Miejski Zarząd Dróg i Mostów już przygotował projekt nowych nasadzeń, zgodnie z którym nowe nasadzenia pojawią się na ul. Piekarskiej w rejonach ul. Powstańców Śląskich (17 sztuk wiązu holenderskiego), Artura Grottgera (3 sztuki robinii akacjowej lub glediczji trójcierniowej), Orląt Lwowskich (4 sztuki głogu pośredniego i 2 sztuki wiązu holenderskiego – rejon ul. Piekarskiej 80-86), Bolesława Prusa (4 sztuki robinii akacjowej lub glediczji trójcierniowej), al. Legionów (10 sztuk wiązu holenderskiego) oraz w rejonie ul. Wrocławskiej i Jainty oraz pomiędzy ul. Jainty a Piłsudskiego (2 sztuki klonu zwyczajnego, 1 sztuka kasztanowca czerwonego, 4 sztuki wiązu holenderskiego oraz 2 sztuki głogu pospolitego). Opisywane nasadzenia także budzą sprzeciw osób, które uczestniczyły dziś w konferencji prasowej, na której pojawił się Marcin Hirnyk.
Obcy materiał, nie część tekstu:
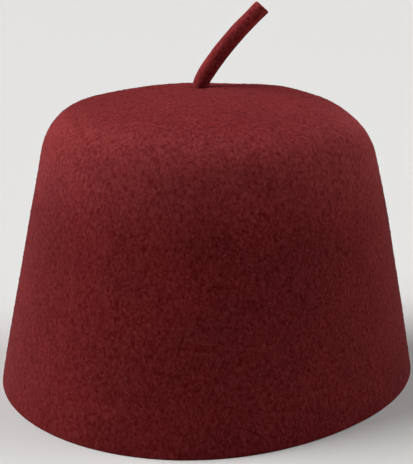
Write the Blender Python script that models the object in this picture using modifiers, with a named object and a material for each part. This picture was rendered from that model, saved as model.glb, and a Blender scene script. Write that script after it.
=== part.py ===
"""A felt fez: a hollow blocked cap with a short curved felt stalk standing up from its crown.

Lengths are metres and +Z is up. The cut rim rests on z = 0. The rim is oval, with its long way,
front to back, along Y and the front at -Y. Angles named turn run from +X towards +Y.
"""
import math

import bpy
from mathutils import Vector

# Cap, measured on the outside of the felt
CAP_HEIGHT = 0.131
RIM_WIDTH = 0.1815
RIM_LENGTH = 0.1995
CROWN_WIDTH = 0.1416
CROWN_RISE = 0.0113
SHOULDER_RADIUS = 0.028
WALL_FULLNESS = 0.0005
FELT_THICKNESS = 0.0022
RIM_ROUNDING = 0.0005

# Rim strays from a true oval by this much, outwards at this turn and at every quarter from it
RIM_SQUARENESS = 0.0009
RIM_SQUARENESS_TURN = 39.0

# Hand-made unevenness of the shoulder and crown: its greatest height and how far it spreads
SWELL_HEIGHT = 0.0024
SWELL_SPREAD = 0.0145

# Shallow pit in the crown where the stalk comes through
PIT_DEPTH = 0.0006
PIT_SPREAD = 0.0025

# Stalk: its length is along its bent middle line, above the crown
STALK_LENGTH = 0.0440
STALK_DIAMETER = 0.0075
STALK_TURN = 45.0
STALK_SET_BACK = 0.0040
STALK_END_ROUNDING = 0.0004
FOOT_DIAMETER = 0.014
FOOT_THICKNESS = 0.0025
FIT_GAP = 0.0003

# How finely the shapes are drawn
TURN_STEPS = 64
WALL_ROWS = 9
SHOULDER_ROWS = 7
DOME_ROWS = 7
DOME_ROW_CROWDING = 1.6
STALK_POINTS = 16
CUT_EDGE_STEPS = 2
SHARP_ANGLE = math.radians(50)
MERGE_DISTANCE = 0.00001

FELT_COLOUR = (0.170, 0.022, 0.021, 1.0)
STALK_COLOUR = (0.130, 0.014, 0.014, 1.0)
FELT_ROUGHNESS = 0.95

# Swells and dents: turn in degrees, way up the profile from rim (0) to crown middle (1),
# height as a share of SWELL_HEIGHT (minus is a dent), spread as a share of SWELL_SPREAD
SWELLS = (
    {"turn": 45.0, "way_up": 0.83, "height": 1.0, "spread": 0.95},
    {"turn": 225.0, "way_up": 0.66, "height": 0.55, "spread": 1.05},
    {"turn": 45.0, "way_up": 0.68, "height": -0.75, "spread": 1.35},
    {"turn": 117.0, "way_up": 0.85, "height": -0.3, "spread": 0.62},
)

# Stalk along its middle line: way from crown (0) to cut end (1), lean from upright in degrees,
# thickness as a share of STALK_DIAMETER
STALK_SHAPE = (
    {"way": 0.00, "lean": 4.0, "thickness": 0.98},
    {"way": 0.12, "lean": 32.0, "thickness": 0.97},
    {"way": 0.35, "lean": 37.0, "thickness": 1.00},
    {"way": 0.60, "lean": 41.5, "thickness": 0.98},
    {"way": 0.85, "lean": 45.0, "thickness": 0.96},
    {"way": 1.00, "lean": 47.0, "thickness": 0.96},
)

HOLE_RADIUS = STALK_DIAMETER * STALK_SHAPE[0]["thickness"] / 2 + FIT_GAP
LEAN_DIRECTION = Vector((math.cos(math.radians(STALK_TURN)), math.sin(math.radians(STALK_TURN)), 0))
STALK_FOOT = LEAN_DIRECTION * -STALK_SET_BACK


def clear_scene():
    """Removes every object, so that the script gives the same result each time."""
    for item in list(bpy.data.objects):
        bpy.data.objects.remove(item)


def new_collection(name):
    """Makes an empty collection in the scene."""
    collection = bpy.data.collections.new(name)
    bpy.context.scene.collection.children.link(collection)
    return collection


def felt_material(name, colour):
    """Makes a dull, rough felt finish in one colour."""
    material = bpy.data.materials.new(name)
    material.use_nodes = True
    shader = material.node_tree.nodes["Principled BSDF"]
    shader.inputs["Base Color"].default_value = colour
    shader.inputs["Roughness"].default_value = FELT_ROUGHNESS
    shader.inputs["Metallic"].default_value = 0.0
    return material


def evaluated_mesh(item):
    """Gives a new mesh of an object with its modifiers or curve bevel worked out."""
    graph = bpy.context.evaluated_depsgraph_get()
    return bpy.data.meshes.new_from_object(item.evaluated_get(graph))


def add_cut_edges(item, width):
    """Rounds an object's sharp cut edges with a Bevel modifier."""
    rounding = item.modifiers.new("cut_edges", "BEVEL")
    rounding.width = width
    rounding.segments = CUT_EDGE_STEPS
    rounding.limit_method = "ANGLE"
    rounding.angle_limit = SHARP_ANGLE


def table_value(table, place_column, value_column, place):
    """Reads a column of a short table at any place, with straight runs between its rows."""
    lower = table[0]
    for upper in table[1:]:
        if place <= upper[place_column]:
            break
        lower = upper
    run = upper[place_column] - lower[place_column]
    share = 1.0 if run == 0 else (place - lower[place_column]) / run
    share = min(max(share, 0.0), 1.0)
    return lower[value_column] + (upper[value_column] - lower[value_column]) * share


def felt_line(depth):
    """Works out half of the cap's outline at a depth in from the felt's outer face.

    The domed crown is an arc through its rise, the wall is a nearly straight slope, and the
    shoulder is an arc that meets both smoothly.

    Args:
        depth: 0 for the outer face, or the felt's thickness for the inner one.

    Returns:
        Points (radius, height) from the stalk's hole over the shoulder to the rim.
    """
    half_crown = CROWN_WIDTH / 2
    dome_radius = (half_crown**2 + CROWN_RISE**2) / (2 * CROWN_RISE)
    dome_centre = Vector((0, CAP_HEIGHT - dome_radius))
    wall_foot = Vector((RIM_WIDTH / 2, 0))
    wall_way = (Vector((half_crown, CAP_HEIGHT - CROWN_RISE)) - wall_foot).normalized()
    inward = Vector((-wall_way.y, wall_way.x))

    # The shoulder's centre lies one shoulder radius inside both the wall and the dome
    first = wall_foot + inward * SHOULDER_RADIUS - dome_centre
    along = first.dot(wall_way)
    reach = dome_radius - SHOULDER_RADIUS
    wall_length = -along + math.sqrt(along**2 - first.length_squared + reach**2)
    shoulder_centre = dome_centre + first + wall_way * wall_length
    wall_top = wall_foot + wall_way * wall_length + inward * depth
    rim_point = wall_foot + Vector((depth / inward.x, 0))

    dome_end = (shoulder_centre - dome_centre).normalized()
    dome_angle = math.atan2(dome_end.y, dome_end.x)
    wall_angle = math.atan2(-inward.y, -inward.x)
    hole_angle = math.acos(HOLE_RADIUS / (dome_radius - depth))

    points = []
    for row in range(DOME_ROWS):
        share = (row / DOME_ROWS) ** DOME_ROW_CROWDING
        angle = hole_angle + (dome_angle - hole_angle) * share
        way = Vector((math.cos(angle), math.sin(angle)))
        points.append(dome_centre + way * (dome_radius - depth))
    for row in range(SHOULDER_ROWS):
        angle = dome_angle + (wall_angle - dome_angle) * row / SHOULDER_ROWS
        way = Vector((math.cos(angle), math.sin(angle)))
        points.append(shoulder_centre + way * (SHOULDER_RADIUS - depth))
    for row in range(WALL_ROWS + 1):
        share = row / WALL_ROWS
        fullness = WALL_FULLNESS * 4 * share * (1 - share)
        points.append(wall_top.lerp(rim_point, share) - inward * fullness)
    return points


def blocked(turned):
    """Moves a point of the round turned form to its place on the oval cap, before its swells."""
    radius = math.hypot(turned.x, turned.y)
    lowness = max(0.0, 1 - turned.z / CAP_HEIGHT)
    stretch = 1 + (RIM_LENGTH / RIM_WIDTH - 1) * lowness
    place = Vector((turned.x, turned.y * stretch, turned.z))
    turn = math.atan2(place.y, place.x)
    outward = Vector((math.cos(turn), math.sin(turn), 0))
    quarter = math.cos(4 * (turn - math.radians(RIM_SQUARENESS_TURN)))
    place += outward * RIM_SQUARENESS * lowness * quarter

    # The crown's middle sits off centre, and dips where the stalk comes through it
    half_crown = CROWN_WIDTH / 2
    middle = min(max((half_crown - radius) / (half_crown - HOLE_RADIUS), 0.0), 1.0)
    place += STALK_FOOT * middle**2
    place.z -= PIT_DEPTH * math.exp(-(((radius - HOLE_RADIUS) / PIT_SPREAD) ** 2)) * middle
    return place


def swell_place(line, swell):
    """Finds where a swell stands on the blocked outer face, and which way it lifts the felt."""
    steps = [(lower - upper).length for upper, lower in zip(line, line[1:])]
    left = sum(steps) * (1 - swell["way_up"])
    for upper, lower, step in zip(line, line[1:], steps):
        if left <= step:
            break
        left -= step
    point = upper.lerp(lower, left / step)
    down = (lower - upper).normalized()
    turn = math.radians(swell["turn"])
    outward = Vector((math.cos(turn), math.sin(turn), 0))
    place = blocked(outward * point.x + Vector((0, 0, point.y)))
    lift = outward * -down.y + Vector((0, 0, down.x))
    return place, lift


def formed(turned, swells):
    """Moves a point of the round turned form to the finished cap: blocked, then swelled."""
    place = blocked(turned)
    lifted = place.copy()
    for swell, (centre, lift) in zip(SWELLS, swells):
        spread = SWELL_SPREAD * swell["spread"]
        fade = math.exp(-((place - centre).length_squared) / (2 * spread**2))
        lifted += lift * SWELL_HEIGHT * swell["height"] * fade
    return lifted


def turned_felt(collection):
    """Draws the felt's closed section at +X and turns it round Z with a Screw modifier."""
    section = felt_line(0) + felt_line(FELT_THICKNESS)[::-1]
    mesh = bpy.data.meshes.new("felt_section")
    edges = [(corner, (corner + 1) % len(section)) for corner in range(len(section))]
    mesh.from_pydata([(point.x, 0, point.y) for point in section], edges, [])
    item = bpy.data.objects.new("felt_section", mesh)
    collection.objects.link(item)
    screw = item.modifiers.new("turn", "SCREW")
    screw.axis = "Z"
    screw.angle = math.tau
    screw.steps = TURN_STEPS
    screw.render_steps = TURN_STEPS
    screw.use_merge_vertices = True
    screw.merge_threshold = MERGE_DISTANCE
    turned = evaluated_mesh(item)
    bpy.data.objects.remove(item)
    return turned


def make_felt_cap(collection, swells):
    """Makes the hollow cap: its felt section is turned, then moved to the oval, uneven form."""
    mesh = turned_felt(collection)
    mesh.name = "felt_cap"
    for vertex in mesh.vertices:
        vertex.co = formed(vertex.co, swells)
    mesh.shade_smooth()
    cap = bpy.data.objects.new("felt_cap", mesh)
    collection.objects.link(cap)
    cap.data.materials.append(felt_material("maroon_felt", FELT_COLOUR))
    add_cut_edges(cap, RIM_ROUNDING)
    return cap


def stalk_line(crown_height):
    """Works out the stalk's middle line and half thickness, from the hidden foot to the cut end.

    Args:
        crown_height: lowest height of the crown's outer face round the stalk's hole.

    Returns:
        (place, half thickness) pairs, upwards.
    """
    root_radius = STALK_DIAMETER * STALK_SHAPE[0]["thickness"] / 2
    foot_top = crown_height - FELT_THICKNESS - FIT_GAP
    rows = [
        (foot_top - FOOT_THICKNESS, FOOT_DIAMETER / 2),
        (foot_top, FOOT_DIAMETER / 2),
        (foot_top + FIT_GAP / 2, root_radius),
        (crown_height, root_radius),
    ]
    line = [(STALK_FOOT + Vector((0, 0, height)), radius) for height, radius in rows]

    place = line[-1][0].copy()
    step = STALK_LENGTH / STALK_POINTS
    for point in range(STALK_POINTS):
        lean = math.radians(table_value(STALK_SHAPE, "way", "lean", (point + 0.5) / STALK_POINTS))
        place = place + LEAN_DIRECTION * step * math.sin(lean) + Vector((0, 0, step * math.cos(lean)))
        thickness = table_value(STALK_SHAPE, "way", "thickness", (point + 1) / STALK_POINTS)
        line.append((place, STALK_DIAMETER * thickness / 2))
    return line


def hole_height(swells):
    """Finds the lowest height of the crown's outer face round the stalk's hole."""
    edge = felt_line(0)[0]
    heights = []
    for step in range(TURN_STEPS):
        turn = math.tau * step / TURN_STEPS
        round_hole = Vector((edge.x * math.cos(turn), edge.x * math.sin(turn), edge.y))
        heights.append(formed(round_hole, swells).z)
    return min(heights)


def make_stalk(collection, swells):
    """Makes the curved stalk, whose root passes the crown and ends in a plain round foot inside."""
    line = stalk_line(hole_height(swells))
    curve = bpy.data.curves.new("stalk_line", "CURVE")
    curve.dimensions = "3D"
    curve.bevel_depth = 1.0
    curve.bevel_resolution = 6
    curve.use_fill_caps = True
    spline = curve.splines.new("POLY")
    spline.points.add(len(line) - 1)
    for point, (place, half_thickness) in zip(spline.points, line):
        point.co = (*place, 1)
        point.radius = half_thickness
    guide = bpy.data.objects.new("stalk_line", curve)
    collection.objects.link(guide)
    mesh = evaluated_mesh(guide)
    bpy.data.objects.remove(guide)

    mesh.name = "stalk"
    mesh.materials.clear()
    stalk = bpy.data.objects.new("stalk", mesh)
    collection.objects.link(stalk)
    stalk.data.materials.append(felt_material("stalk_felt", STALK_COLOUR))
    weld = stalk.modifiers.new("close_ends", "WELD")
    weld.merge_threshold = MERGE_DISTANCE
    add_cut_edges(stalk, STALK_END_ROUNDING)
    return stalk


clear_scene()
fez = new_collection("fez")
swell_places = [swell_place(felt_line(0), swell) for swell in SWELLS]
make_felt_cap(fez, swell_places)
make_stalk(fez, swell_places)
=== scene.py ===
"""A blocked maroon felt fez with a short curved felt stalk, shown in a plain pale studio.

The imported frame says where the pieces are. Lengths are metres unless a name ends in mm, and angles
named turn run from +X towards +Y. The front of the hat is at -Y.
"""

import logging
import math
from collections.abc import Callable
from dataclasses import dataclass, field
from enum import Enum

import bpy
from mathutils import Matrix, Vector, noise


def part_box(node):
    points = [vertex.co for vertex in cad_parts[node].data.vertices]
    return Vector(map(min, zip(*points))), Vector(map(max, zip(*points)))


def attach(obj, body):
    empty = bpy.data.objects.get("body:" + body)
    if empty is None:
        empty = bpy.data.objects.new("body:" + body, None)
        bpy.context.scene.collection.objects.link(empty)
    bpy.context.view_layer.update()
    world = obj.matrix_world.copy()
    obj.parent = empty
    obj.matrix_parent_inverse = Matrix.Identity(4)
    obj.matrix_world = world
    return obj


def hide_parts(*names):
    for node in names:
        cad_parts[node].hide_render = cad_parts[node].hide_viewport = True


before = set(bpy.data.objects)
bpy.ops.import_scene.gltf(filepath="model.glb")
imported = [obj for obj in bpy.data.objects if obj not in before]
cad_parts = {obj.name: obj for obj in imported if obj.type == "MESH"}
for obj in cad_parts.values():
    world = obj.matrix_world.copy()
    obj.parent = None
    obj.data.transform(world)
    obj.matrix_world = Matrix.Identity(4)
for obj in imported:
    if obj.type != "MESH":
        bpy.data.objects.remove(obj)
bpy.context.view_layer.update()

log = logging.getLogger("fez")

PHOTO_WIDTH = 413
PHOTO_HEIGHT = 464
SENSOR_MM = 36.0


class Slot(Enum):
    """The record's material slots."""

    CAP = "cap_felt"
    STALK = "stalk_felt"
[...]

-Miasto oferuje nasadzenia zastępcze, ale proszę sobie uświadomić, że to będą małe sadzonki, których los nie jest pewny, bo małe drzewa czasami w niesprzyjających warunkach miejskich nie przyjmują się. Jeżeli nie będą odpowiednio pielęgnowane, istnieje zagrożenie, że po prostu tutaj nie wyrosną. Pytanie jak do tej pory stare drzewa były pielęgnowane. Wydaje mi się, że nieskutecznie, skoro ktoś podjął decyzję o wycince absolutnie wszystkich, a mamy tutaj też gatunki szlachetne – odnosi się do sprawy nasadzeń Ewa Surowiec, dodając, że sadzonki nie zrekompensują utraty wiekowych drzew.
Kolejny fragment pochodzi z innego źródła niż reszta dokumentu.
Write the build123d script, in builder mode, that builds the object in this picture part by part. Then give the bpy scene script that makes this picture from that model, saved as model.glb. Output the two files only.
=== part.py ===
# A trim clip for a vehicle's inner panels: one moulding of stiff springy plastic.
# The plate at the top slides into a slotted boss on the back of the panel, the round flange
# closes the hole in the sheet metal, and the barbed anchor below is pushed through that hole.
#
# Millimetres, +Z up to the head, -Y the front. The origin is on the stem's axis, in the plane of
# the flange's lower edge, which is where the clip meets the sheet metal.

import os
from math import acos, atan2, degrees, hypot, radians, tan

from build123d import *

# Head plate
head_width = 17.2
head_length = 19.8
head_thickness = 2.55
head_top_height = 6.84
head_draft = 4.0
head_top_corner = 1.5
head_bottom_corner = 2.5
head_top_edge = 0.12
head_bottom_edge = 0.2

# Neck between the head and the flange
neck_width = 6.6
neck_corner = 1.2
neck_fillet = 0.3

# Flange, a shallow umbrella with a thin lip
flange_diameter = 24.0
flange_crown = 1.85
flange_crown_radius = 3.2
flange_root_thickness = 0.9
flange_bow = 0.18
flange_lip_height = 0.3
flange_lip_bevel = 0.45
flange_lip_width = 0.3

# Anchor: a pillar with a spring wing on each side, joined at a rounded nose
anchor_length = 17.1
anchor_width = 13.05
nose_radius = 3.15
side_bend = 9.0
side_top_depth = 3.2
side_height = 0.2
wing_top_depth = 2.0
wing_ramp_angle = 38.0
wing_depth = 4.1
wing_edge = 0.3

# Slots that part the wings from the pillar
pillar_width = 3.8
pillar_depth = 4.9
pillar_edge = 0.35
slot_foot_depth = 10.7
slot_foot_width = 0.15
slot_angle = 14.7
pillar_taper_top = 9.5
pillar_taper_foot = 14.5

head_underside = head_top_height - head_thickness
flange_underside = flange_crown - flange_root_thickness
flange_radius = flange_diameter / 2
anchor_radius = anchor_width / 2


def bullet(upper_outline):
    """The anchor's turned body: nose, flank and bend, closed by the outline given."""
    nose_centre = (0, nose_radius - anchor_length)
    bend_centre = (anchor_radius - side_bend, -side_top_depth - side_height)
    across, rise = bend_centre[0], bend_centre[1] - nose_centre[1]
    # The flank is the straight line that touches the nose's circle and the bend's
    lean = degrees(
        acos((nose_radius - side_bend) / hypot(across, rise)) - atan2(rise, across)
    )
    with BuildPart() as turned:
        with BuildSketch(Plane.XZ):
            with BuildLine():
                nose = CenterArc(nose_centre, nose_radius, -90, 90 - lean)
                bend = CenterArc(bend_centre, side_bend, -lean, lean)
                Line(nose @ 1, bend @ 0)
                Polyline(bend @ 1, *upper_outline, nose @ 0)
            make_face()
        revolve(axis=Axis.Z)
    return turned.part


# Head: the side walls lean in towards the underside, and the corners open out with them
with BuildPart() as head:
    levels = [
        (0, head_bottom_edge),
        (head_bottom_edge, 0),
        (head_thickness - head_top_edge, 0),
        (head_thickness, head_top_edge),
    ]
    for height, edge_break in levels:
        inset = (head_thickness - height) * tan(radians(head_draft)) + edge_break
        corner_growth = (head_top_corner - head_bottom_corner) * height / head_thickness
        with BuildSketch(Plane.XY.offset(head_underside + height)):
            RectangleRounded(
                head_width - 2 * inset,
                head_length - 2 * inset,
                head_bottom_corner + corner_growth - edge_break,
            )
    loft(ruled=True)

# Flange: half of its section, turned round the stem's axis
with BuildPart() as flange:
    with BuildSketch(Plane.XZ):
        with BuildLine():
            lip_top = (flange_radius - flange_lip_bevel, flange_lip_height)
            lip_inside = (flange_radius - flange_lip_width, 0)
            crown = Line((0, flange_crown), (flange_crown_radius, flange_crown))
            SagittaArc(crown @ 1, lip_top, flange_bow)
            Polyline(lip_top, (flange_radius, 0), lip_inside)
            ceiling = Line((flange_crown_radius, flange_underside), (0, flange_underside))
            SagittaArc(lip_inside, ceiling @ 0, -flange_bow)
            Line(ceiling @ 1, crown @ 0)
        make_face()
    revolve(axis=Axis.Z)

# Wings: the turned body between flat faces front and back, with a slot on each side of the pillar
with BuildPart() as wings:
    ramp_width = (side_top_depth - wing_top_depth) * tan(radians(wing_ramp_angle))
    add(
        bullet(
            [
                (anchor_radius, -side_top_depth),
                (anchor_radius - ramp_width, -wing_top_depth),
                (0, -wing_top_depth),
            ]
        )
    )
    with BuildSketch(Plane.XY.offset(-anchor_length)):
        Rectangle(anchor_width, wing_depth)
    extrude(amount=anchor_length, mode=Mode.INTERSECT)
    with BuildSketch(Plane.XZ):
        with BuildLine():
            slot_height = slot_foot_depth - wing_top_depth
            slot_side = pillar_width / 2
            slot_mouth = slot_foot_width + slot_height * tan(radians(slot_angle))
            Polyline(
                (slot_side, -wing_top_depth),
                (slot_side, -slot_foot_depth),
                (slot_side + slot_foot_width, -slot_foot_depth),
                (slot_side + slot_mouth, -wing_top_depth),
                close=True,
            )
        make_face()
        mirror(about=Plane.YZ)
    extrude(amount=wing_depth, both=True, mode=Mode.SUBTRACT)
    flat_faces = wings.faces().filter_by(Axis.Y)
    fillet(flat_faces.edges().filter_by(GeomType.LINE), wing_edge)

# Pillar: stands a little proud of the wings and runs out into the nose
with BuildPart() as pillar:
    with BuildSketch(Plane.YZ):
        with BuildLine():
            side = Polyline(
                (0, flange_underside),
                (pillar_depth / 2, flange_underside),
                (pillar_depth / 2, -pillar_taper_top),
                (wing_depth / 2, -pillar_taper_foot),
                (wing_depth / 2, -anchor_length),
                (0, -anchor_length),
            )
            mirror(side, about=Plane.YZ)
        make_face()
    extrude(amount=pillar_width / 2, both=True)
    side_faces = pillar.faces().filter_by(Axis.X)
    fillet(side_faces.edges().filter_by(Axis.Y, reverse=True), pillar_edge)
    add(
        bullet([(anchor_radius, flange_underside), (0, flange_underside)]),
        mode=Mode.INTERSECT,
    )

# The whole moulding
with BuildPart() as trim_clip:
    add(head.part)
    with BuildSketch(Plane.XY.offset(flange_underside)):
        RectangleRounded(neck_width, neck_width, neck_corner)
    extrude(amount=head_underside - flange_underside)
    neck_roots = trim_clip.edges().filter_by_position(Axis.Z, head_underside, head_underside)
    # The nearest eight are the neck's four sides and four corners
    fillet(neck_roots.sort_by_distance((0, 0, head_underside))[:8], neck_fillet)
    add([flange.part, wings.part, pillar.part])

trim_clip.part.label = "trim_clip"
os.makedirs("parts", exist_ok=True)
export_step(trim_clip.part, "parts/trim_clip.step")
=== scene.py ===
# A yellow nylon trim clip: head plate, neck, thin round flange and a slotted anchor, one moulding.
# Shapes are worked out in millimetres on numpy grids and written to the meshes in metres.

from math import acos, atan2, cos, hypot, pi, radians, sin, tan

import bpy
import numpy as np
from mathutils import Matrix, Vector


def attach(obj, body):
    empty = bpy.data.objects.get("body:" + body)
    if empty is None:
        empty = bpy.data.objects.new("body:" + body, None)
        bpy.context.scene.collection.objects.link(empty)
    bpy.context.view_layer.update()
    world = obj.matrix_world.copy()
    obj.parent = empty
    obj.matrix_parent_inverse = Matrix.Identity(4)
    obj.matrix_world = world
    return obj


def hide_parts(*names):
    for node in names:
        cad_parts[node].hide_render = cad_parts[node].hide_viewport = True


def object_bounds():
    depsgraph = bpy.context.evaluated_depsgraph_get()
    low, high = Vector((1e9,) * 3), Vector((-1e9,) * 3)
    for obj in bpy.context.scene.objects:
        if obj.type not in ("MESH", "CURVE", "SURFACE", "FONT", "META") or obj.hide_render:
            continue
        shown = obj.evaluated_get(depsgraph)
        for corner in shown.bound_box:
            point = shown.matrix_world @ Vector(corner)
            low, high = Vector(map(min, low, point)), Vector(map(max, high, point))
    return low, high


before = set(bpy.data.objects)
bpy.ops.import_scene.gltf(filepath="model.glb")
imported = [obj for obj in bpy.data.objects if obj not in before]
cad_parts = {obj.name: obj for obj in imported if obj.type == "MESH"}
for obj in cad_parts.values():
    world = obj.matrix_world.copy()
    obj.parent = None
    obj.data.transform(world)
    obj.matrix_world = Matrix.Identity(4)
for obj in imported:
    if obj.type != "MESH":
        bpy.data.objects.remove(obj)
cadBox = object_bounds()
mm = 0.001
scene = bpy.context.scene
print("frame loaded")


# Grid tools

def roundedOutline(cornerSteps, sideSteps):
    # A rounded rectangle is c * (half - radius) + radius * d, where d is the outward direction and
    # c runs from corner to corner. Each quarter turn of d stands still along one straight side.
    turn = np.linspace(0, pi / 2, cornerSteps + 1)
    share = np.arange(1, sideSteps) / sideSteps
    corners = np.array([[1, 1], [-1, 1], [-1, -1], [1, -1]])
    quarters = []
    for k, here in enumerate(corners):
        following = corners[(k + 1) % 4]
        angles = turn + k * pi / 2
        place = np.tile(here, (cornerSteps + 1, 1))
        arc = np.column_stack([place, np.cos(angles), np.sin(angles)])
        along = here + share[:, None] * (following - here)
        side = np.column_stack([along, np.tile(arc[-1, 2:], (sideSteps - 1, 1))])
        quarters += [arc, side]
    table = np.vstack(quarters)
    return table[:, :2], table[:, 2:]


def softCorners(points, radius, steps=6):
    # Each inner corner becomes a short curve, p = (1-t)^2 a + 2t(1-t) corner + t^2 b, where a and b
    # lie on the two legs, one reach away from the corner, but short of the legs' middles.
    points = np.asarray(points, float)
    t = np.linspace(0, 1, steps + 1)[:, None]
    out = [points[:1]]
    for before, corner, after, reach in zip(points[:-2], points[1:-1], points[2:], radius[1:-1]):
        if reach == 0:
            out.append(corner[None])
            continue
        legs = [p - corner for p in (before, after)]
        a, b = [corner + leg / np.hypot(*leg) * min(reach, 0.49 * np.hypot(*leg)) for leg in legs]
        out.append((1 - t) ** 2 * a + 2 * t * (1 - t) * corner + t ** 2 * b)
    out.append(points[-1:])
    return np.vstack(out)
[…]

Tymczasem wiadomo, że Miejski Zarząd Dróg i Mostów w Bytomiu oprócz nowych nasadzeń pracuje nad zagospodarowaniem terenów zielonych i stworzeniem również tzw. zielonych przystanków, czyli wiat przystankowych, na konstrukcji których znajduje się roślinność. To rozwiązanie nie tylko poprawia estetykę, ale przede wszystkim sprzyja retencjonowaniu wody deszczowej przez roślinność.

 

 

 

 

Sadzonki nie zrekompensują tego, co utracimy bezpowrotnie.